Glitch Shifter
GlitchShifter is an experiment that went horribly right.
The idea behind this one was to produce a pitch shifter which would scan for crossover points, so that it could just splice bits of audio without crossfading or anything of the sort.
Unfortunately or fortunately, the attempt created a monster.
Glitch Shifter can be ‘controlled’ by the top two sliders, the first one for altering sound diatonically and the second, free-form. Those set the pitch (up only: didn’t work out the opposite, but pitch lowering is easier with normal tools).
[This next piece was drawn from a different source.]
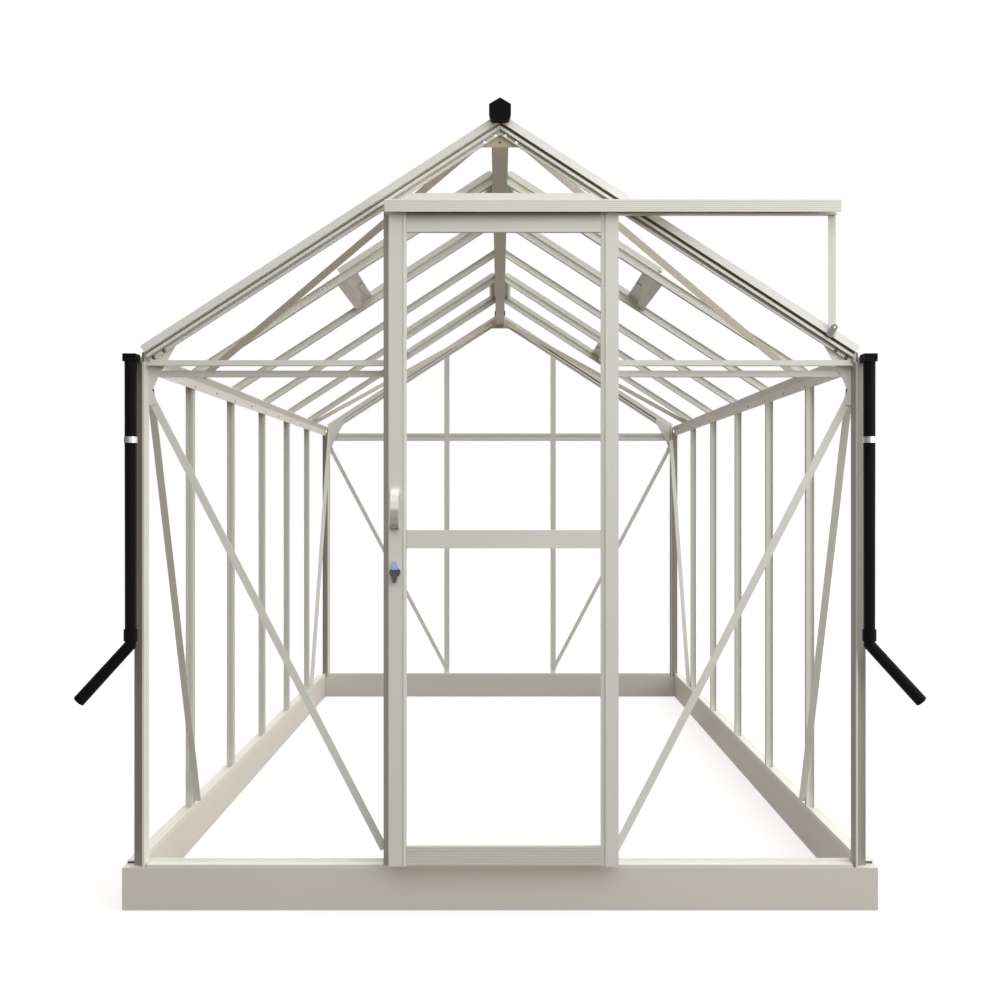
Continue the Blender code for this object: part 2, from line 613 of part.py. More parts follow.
def grooved(height, grooves, groove):
    """A rail section with evenly spaced grooves in its face."""
    outline = [(0, 0)]
    pitch = height / (grooves + 1)
    for number in range(1, grooves + 1):
        low = pitch * number - groove / 2
        outline += [(0, low), (0.0015, low), (0.0015, low + groove), (0, low + groove)]
    return outline + [(0, height), (DOOR_DEEP - 0.004, height), (DOOR_DEEP - 0.004, 0)]


bottom = solid([grooved(BOTTOM_RAIL_HIGH, 6, 0.002)], (clear_left, door_front + 0.002, DOOR_LOW + 0.002),
               ((0, 1, 0), (0, 0, 1), (1, 0, 0)), clear_wide)
keep(bottom, "door_rail_bottom")
middle = solid([grooved(MID_RAIL_HIGH, 0, 0.002)], (clear_left, door_front + 0.002, MID_RAIL_LOW),
               ((0, 1, 0), (0, 0, 1), (1, 0, 0)), clear_wide)
keep(middle, "door_rail_middle")

# Top rail carries two hanger plates with axle stubs for the wheels
lip_top = TRACK_LOW + 2 * TRACK_SHEET
wheel_z = lip_top + SEAT + WHEEL_RADIUS
track_back = GABLE_FRONT - SEAT
fascia = GABLE_FRONT - TRACK_REACH
hanger_in = DOOR_FACE + 0.009
wheel_in = track_back - TRACK_LIP_DEEP + TRACK_SHEET + 0.0028
top_rail = solid([grooved(TOP_RAIL, 0, 0.002)], (clear_left, door_front + 0.002, DOOR_TOP - TOP_RAIL),
                 ((0, 1, 0), (0, 0, 1), (1, 0, 0)), clear_wide)
wheel_places = (DOOR_LEFT + WHEEL_FROM_EDGE, DOOR_RIGHT - WHEEL_FROM_EDGE)
hangers = []
for x in wheel_places:
    plate = box_outline(x - 0.012, x + 0.012, DOOR_TOP - 0.012, wheel_z + 0.006)
    hangers.append(solid([plate], at(0, -1, 0, hanger_in, 0), ((1, 0, 0), (0, 0, 1), (0, 1, 0)), 0.003))
    stub_long = wheel_in + WHEEL_WIDE / 2 + 0.002 - hanger_in - 0.001
    stub = Vector((x, at(0, -1, 0, hanger_in + 0.001 + stub_long / 2, 0).y, wheel_z))
    hangers.append(cylinder(AXLE_RADIUS, stub_long, stub, (0, 1, 0), 16))
keep(combine(top_rail, hangers), "door_rail_top")

for x, name in zip(wheel_places, ("left", "right")):
    centre = Vector((x, at(0, -1, 0, wheel_in, 0).y, wheel_z))
    wheel = cylinder(WHEEL_RADIUS, WHEEL_WIDE, centre, (0, 1, 0), 32)
    bore = cylinder(AXLE_RADIUS + SEAT, 2 * WHEEL_WIDE, centre, (0, 1, 0), 16)
    wheel = combine(wheel, [bore], "DIFFERENCE")
    keep(wheel, "door_wheel_" + name, BLACK, 0.5, 0.0)

# Track with a fascia, a top and a running lip
reach = track_back - fascia
lip_edge = reach - TRACK_LIP_DEEP - TRACK_SHEET
tall = TRACK_TOP - TRACK_LOW
track_outline = [
    (0, 0), (TRACK_SHEET, 0), (TRACK_SHEET, tall - TRACK_SHEET), (reach - 0.004, tall - TRACK_SHEET),
    (reach - 0.004, 2 * TRACK_SHEET), (lip_edge + 0.002, 2 * TRACK_SHEET), (lip_edge + 0.002, 0.0065),
    (lip_edge, 0.0065), (lip_edge, TRACK_SHEET), (reach, TRACK_SHEET), (reach, tall), (0, tall),
]
origin = at(0, -1, 0, fascia, TRACK_LOW) + Vector((TRACK_LEFT, 0, 0))
track = solid([track_outline], origin, ((0, 1, 0), (0, 0, 1), (1, 0, 0)), TRACK_RIGHT - TRACK_LEFT)
keep(track, "door_track")

# The track's outer support laps the rafter and hooks behind the track
foot_z = RAFTER_APEX - SLOPE * SUPPORT_X - 0.024
support_outline = [
    (track_back - SUPPORT_THICK, foot_z), (track_back, foot_z), (track_back, TRACK_LOW - 0.006),
    (GABLE_FRONT + SUPPORT_THICK, TRACK_LOW - 0.006), (GABLE_FRONT + SUPPORT_THICK, TRACK_LOW + 0.024),
    (GABLE_FRONT, TRACK_LOW + 0.024), (GABLE_FRONT, TRACK_LOW - SEAT), (track_back - SUPPORT_THICK, TRACK_LOW - SEAT),
]
support = solid([support_outline], at(0, -1, 0, 0, 0) + Vector((SUPPORT_X - SUPPORT_WIDE / 2, 0, 0)),
                ((0, 1, 0), (0, 0, 1), (1, 0, 0)), SUPPORT_WIDE)
keep(support, "track_support")

# Bow handle, a strap bent out from two feet
steps = 8
outer_bow = []
inner_bow = []
for step in range(steps + 1):
    angle = math.pi * step / steps
    outer_bow.append((HANDLE_OUT * math.sin(angle) ** 0.7, HANDLE_TALL / 2 * (1 - math.cos(angle))))
    inner_tall = HANDLE_TALL / 2 - HANDLE_STRAP * 2
    inner_bow.append(((HANDLE_OUT - HANDLE_STRAP) * math.sin(angle) ** 0.7, HANDLE_TALL / 2 - inner_tall * math.cos(angle)))
handle_outline = outer_bow + list(reversed(inner_bow))
origin = (GRIP_X - HANDLE_WIDE / 2, door_front - SEAT, HANDLE_LOW)
handle = solid([handle_outline], origin, ((0, -1, 0), (0, 0, 1), (1, 0, 0)), HANDLE_WIDE)
keep(handle, "door_handle")

# Thumb turn: round base with an oval lever
turn_centre = Vector((GRIP_X, door_front - SEAT, TURN_Z))
base = cylinder(TURN_RADIUS, 0.006, turn_centre + Vector((0, -0.003, 0)), (0, 1, 0), 28)
oval = []
for step in range(20):
    angle = 2 * math.pi * step / 20
    oval.append((TURN_LEVER_WIDE / 2 * math.cos(angle), TURN_LEVER / 2 * math.sin(angle)))
lever = solid([oval], turn_centre + Vector((0, -0.004, 0)), ((1, 0, 0), (0, 0, 1), (0, -1, 0)), 0.011)
keep(combine(base, [lever]), "lock_turn", STEEL, 0.3, 0.9)

# Roof vents: a ring with a hinge bead at its top, and a stay under its bottom rail
vent_rest = RUN
axis_h = 0.0085
for side, side_name in ((-1, "left"), (1, "right")):
    down = Vector((side * COS, 0, -SIN))
    up = Vector((side * SIN, 0, COS))
    for bay, bay_name in zip(vent_bays, ("front", "rear")):
        mid_y = at(0, -1, 0, BAY * (bay - 0.5), 0).y
        axis = slope_point(side, VENT_AXIS, axis_h, mid_y)
        long = (VENT_END - VENT_AXIS) / COS
        half = BAY / 2 + VENT_OVERLAP
        outer = box_outline(0.0, long, -half, half)
        inner = box_outline(VENT_TOP_RAIL, long - VENT_BOTTOM_RAIL, -half + VENT_SIDE, half - VENT_SIDE)
        low = axis + up * (vent_rest - axis_h)
        ring = solid([outer, inner], low, (down, (0, 1, 0), up), VENT_THICK,
                     None, None)
        bead = cylinder(VENT_BEAD, 2 * half - 0.002, axis, (0, 1, 0), 20)
        stay_s = long - VENT_BOTTOM_RAIL + 0.012
        lug_pieces = []
        for place in (-1, 1):
            s_mid = stay_s + place * (STAY_WIDE / 2 + SEAT + LUG / 2)
            lug = box_outline(s_mid - LUG / 2, s_mid + LUG / 2, -0.005, 0.005)
            lug_pieces.append(solid([lug], low - up * 0.0045, (down, (0, 1, 0), up), 0.008))
        vent = combine(ring, [bead] + lug_pieces)
        keep(vent, "vent_" + side_name + "_" + bay_name)
        pivot = low + down * stay_s - up * (STAY_THICK / 2 + RUN)
        round_end = [(-STAY_THICK / 2 * math.sin(math.pi * k / 6), -STAY_THICK / 2 * math.cos(math.pi * k / 6))
                     for k in range(7)]
        profile = round_end + [(STAY_LENGTH, STAY_THICK / 2), (STAY_LENGTH, -STAY_THICK / 2)]
        stay = solid([profile], pivot - down * STAY_WIDE / 2, ((0, 1, 0), up, down), STAY_WIDE)
        keep(stay, "stay_" + side_name + "_" + bay_name)



def tube(radius, points):
    """A round bar along a line of points."""
    curve = bpy.data.curves.new("tube", "CURVE")
    curve.dimensions = "3D"
    curve.bevel_depth = radius
    curve.bevel_resolution = 4
    curve.use_fill_caps = True
    spline = curve.splines.new("POLY")
    spline.points.add(len(points) - 1)
    for point, place in zip(spline.points, points):
        point.co = (*place, 1.0)
    obj = bpy.data.objects.new("tube", curve)
    cutters.objects.link(obj)
    bpy.context.view_layer.update()
    return mesh_of(obj)


# Downpipes: a head at the end of the gutter, a pipe and a bent spout
for side, name in ((-1, "left"), (1, "right")):
    top = at(side, -1, PIPE_X, PIPE_OUT, OUTLET_LOW + 0.006)
    bend = at(side, -1, PIPE_X, PIPE_OUT, PIPE_BEND_Z)
    spout = at(side, -1, PIPE_SPOUT_X, PIPE_OUT, PIPE_SPOUT_Z)
    leg = (spout - bend).normalized()
    pipe = tube(PIPE_RADIUS, [top, bend, spout])
    hollow = tube(PIPE_RADIUS - PIPE_WALL, [top + Vector((0, 0, 0.05)), bend, spout + leg * 0.02])
    head_front = PIPE_OUT - PIPE_RADIUS - 0.001
    head_back = GABLE_FRONT - RUN
    head = solid([box_outline(OUTLET_HEAD, OUTLET_OUT, OUTLET_LOW, OUTLET_LOW + OUTLET_TALL)],
                 at(0, -1, 0, head_front, 0), ((side, 0, 0), (0, 0, 1), (0, 1, 0)), head_back - head_front)
    neck_back = head_back - 0.004
    neck = solid([box_outline(OUTLET_IN, OUTLET_OUT - 0.001, OUTLET_LOW + 0.003, OUTLET_LOW + OUTLET_TALL - 0.001)],
                 at(0, -1, 0, neck_back, 0), ((side, 0, 0), (0, 0, 1), (0, 1, 0)), post_deep - neck_back)
    collar = cylinder(PIPE_RADIUS + 0.002, 0.030, at(side, -1, PIPE_X, PIPE_OUT, PIPE_BEND_Z + 0.024), (0, 0, 1), 20)
    pipe = combine(pipe, [head, neck, collar])
    pipe = combine(pipe, [hollow], "DIFFERENCE")
    keep(pipe, "downpipe_" + name, BLACK, 0.4, 0.0)

for leftover in list(cutters.objects):
    bpy.data.objects.remove(leftover, do_unlink=True)
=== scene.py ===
# %% [markdown]
# # A garden greenhouse frame in cream powder coat
#
# The frame's bars, door and vents are already solids. This lesson gives them their paint, adds
# the small fasteners and pipe clips that such a frame is put together with, and lights it on a
# white ground. The first cell loads the solids and keeps the size of their box.

# %% Load the frame
import math

import bmesh
import bpy
from mathutils import Matrix, Vector


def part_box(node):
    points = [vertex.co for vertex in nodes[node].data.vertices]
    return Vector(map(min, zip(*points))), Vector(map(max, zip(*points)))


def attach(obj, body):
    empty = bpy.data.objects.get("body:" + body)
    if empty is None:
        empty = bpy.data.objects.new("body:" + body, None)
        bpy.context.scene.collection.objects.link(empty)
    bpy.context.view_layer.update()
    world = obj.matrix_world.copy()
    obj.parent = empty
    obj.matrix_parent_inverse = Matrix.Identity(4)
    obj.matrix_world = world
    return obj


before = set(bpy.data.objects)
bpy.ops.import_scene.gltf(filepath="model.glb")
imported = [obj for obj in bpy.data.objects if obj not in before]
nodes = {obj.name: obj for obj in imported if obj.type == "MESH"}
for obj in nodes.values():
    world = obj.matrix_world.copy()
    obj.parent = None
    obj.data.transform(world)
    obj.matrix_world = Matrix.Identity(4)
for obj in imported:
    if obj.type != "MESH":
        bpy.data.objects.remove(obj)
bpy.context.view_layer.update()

# %% [markdown]
# Shader maths reads best as plain sums. This small class wraps one socket, so that an
# expression such as `0.4 + 0.1 * noise` adds its Math nodes by itself.

# %% A wire for shader maths
class Wire:
    """One output socket of a node tree, with the usual signs for maths on it."""

    def __init__(self, tree, socket):
        self.tree = tree
        self.socket = socket

    def maths(self, operation, *values):
        node = self.tree.nodes.new("ShaderNodeMath")
        node.operation = operation
        for place, value in enumerate(values):
            if isinstance(value, Wire):
                self.tree.links.new(value.socket, node.inputs[place])
            else:
                node.inputs[place].default_value = value
        return Wire(self.tree, node.outputs[0])

    def __add__(self, other):
        return self.maths("ADD", self, other)

    def __radd__(self, other):
        return self.maths("ADD", other, self)

    def __sub__(self, other):
        return self.maths("SUBTRACT", self, other)

    def __rsub__(self, other):
        return self.maths("SUBTRACT", other, self)

    def __mul__(self, other):
        return self.maths("MULTIPLY", self, other)

    def __rmul__(self, other):
        return self.maths("MULTIPLY", other, self)

    def __truediv__(self, other):
        return self.maths("DIVIDE", self, other)

    def at_least(self, other):
        return self.maths("MAXIMUM", self, other)

    def at_most(self, other):
        return self.maths("MINIMUM", self, other)

    def held(self):
        """The same number, kept between 0 and 1."""
        return self.at_least(0.0).at_most(1.0)

    def size(self):
        """The same number without its sign."""
        return self.maths("ABSOLUTE", self)

    def sine(self):
        return self.maths("SINE", self)


# %% [markdown]
# Any other node comes from one method, which takes the node's type, its settings and what goes
# into its sockets. A value, a wire and a plain socket can all be fed in the same way.

# %% A bench that adds any node
class Bench:
    """A node tree with one method that adds any node."""

    def __init__(self, tree):
        self.tree = tree

    def add(self, kind, settings=None, **sockets):
        node = self.tree.nodes.new(kind)
        for name, value in (settings or {}).items():
            setattr(node, name, value)
        for name, value in sockets.items():
            self.feed(node.inputs[name.replace("_", " ")], value)
        return node

    def feed(self, socket, value):
        if isinstance(value, Wire):
            self.tree.links.new(value.socket, socket)
        elif isinstance(value, bpy.types.NodeSocket):
            self.tree.links.new(value, socket)
        else:
            socket.default_value = value

    def wire(self, socket):
        return Wire(self.tree, socket)


# %% [markdown]
# Powder coat is a sprayed plastic skin. Close up it has a fine orange peel, the colour is very
# even, and the gloss changes a little from place to place. Aluminium that was pressed through a
# die keeps faint lines along its length, and the coat softens them. A noise that is stretched
# along one axis gives those lines. A coat can also take a colour of painted shade and a function
# that says where that painted shade lies.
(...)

Then, there’s Tightness, Feedback and Dry/Wet. Tightness is the one that needs explaining, though Feedback and Dry/Wet are important for making craziness. Tightness works like this: crank it out, and Glitch Shifter is FORCED to track exactly with the input signal. That’ll cause it to glitch out horribly, because it’s got no freedom to wander searching for an edit point.
As you lower Tightness, Glitch Shifter casts a wider net in its search for splices. The splices get smoother and smoother… but the little chunks of audio get bigger and more out of sync. You’ll begin getting stutter effects, unpredictable jumps which can break up words and coherence on the input. Low Tightness on Glitch Shifter means a fluid but nonsensical output, possibly with wild robotic stammering, but all in lovely clear pitch-shifted audio.
Some types of audio can give you an almost convincing pitch shift with a lot of tonal clarity. Others give a crazy mess of choppy madness. Or you can mis-set it for buffer-override types of pitched stuttering and random chipmunk echo, or the other way for harsh grinding robotic effects. You might even get it to act like a pitch shifter!
One of the greats, if you like sonic digital craziness.